A specialist in congenital heart disease with a focus on cardiac imaging and image processing, he is a professor in the medicine and pediatrics departments at Cornell’s Weill Cornell Medical College and in the biomedical engineering department at the College of Engineering. He has published two textbooks and numerous articles on the application of computer analysis and processing techniques to cardiac imaging.

He was named president of Cornell in 2006 and has been credited with raising more than $5 billion in that period for the university.

Before then, Skorton was president of the University of Iowa from 2003 to 2006. He co-founded the University of Iowa’s Adolescent and Adult Congenital Heart Disease Clinic and helped found the Society for Adult Congenital Cardiac Disease, now the International Society for Adult Congenital Heart Disease.

Skorton is well known for his support of arts and culture. A saxophonist and flutist, Skorton has played professionally in Chicago as well as hosted a weekly radio show on Latin jazz while in Iowa, according to Smithsonian.com. At Cornell, he writes bimonthly columns for university publications.

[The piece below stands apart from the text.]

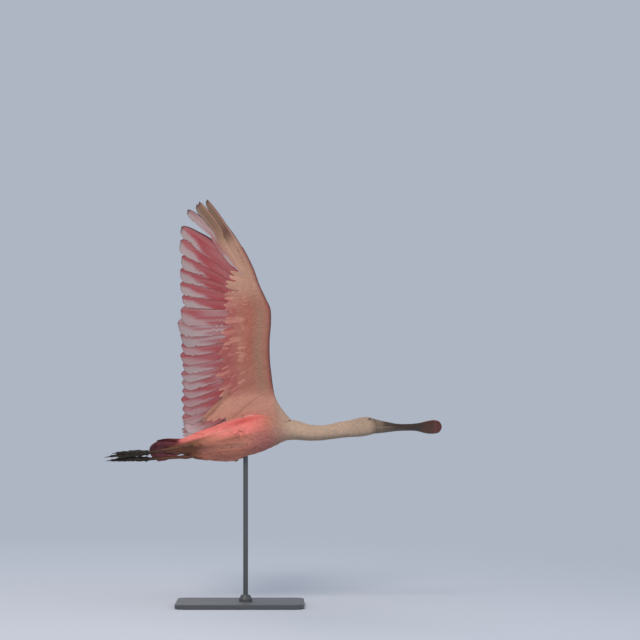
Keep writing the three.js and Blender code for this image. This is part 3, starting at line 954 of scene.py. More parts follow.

As secretary, he will oversee the Smithsonian’s 19 museums, nine research centers and a zoo. “Becoming a part of the Smithsonian is a once-in-a-lifetime opportunity to lead an institution that is at the heart of the country’s cultural, artistic, historical and scientific life,” Skorton said in a release. “I am eager to work with the leaders of Washington’s art, science and cultural centers to emphasize the critical importance of these disciplines.”

He is a member of the American College of Cardiology and the American Heart Association; holds positions in the Institute of Medicine of the National Academies and the American Academy of Arts and Sciences; and was charter president of the Association for the Accreditation of Human Research Protection Programs.

He received a bachelor’s degree in psychology in 1970 and MD in 1974, both from Northwestern University. He completed his medical residency and fellowship in cardiology at the University of California, Los Angeles, in 1979.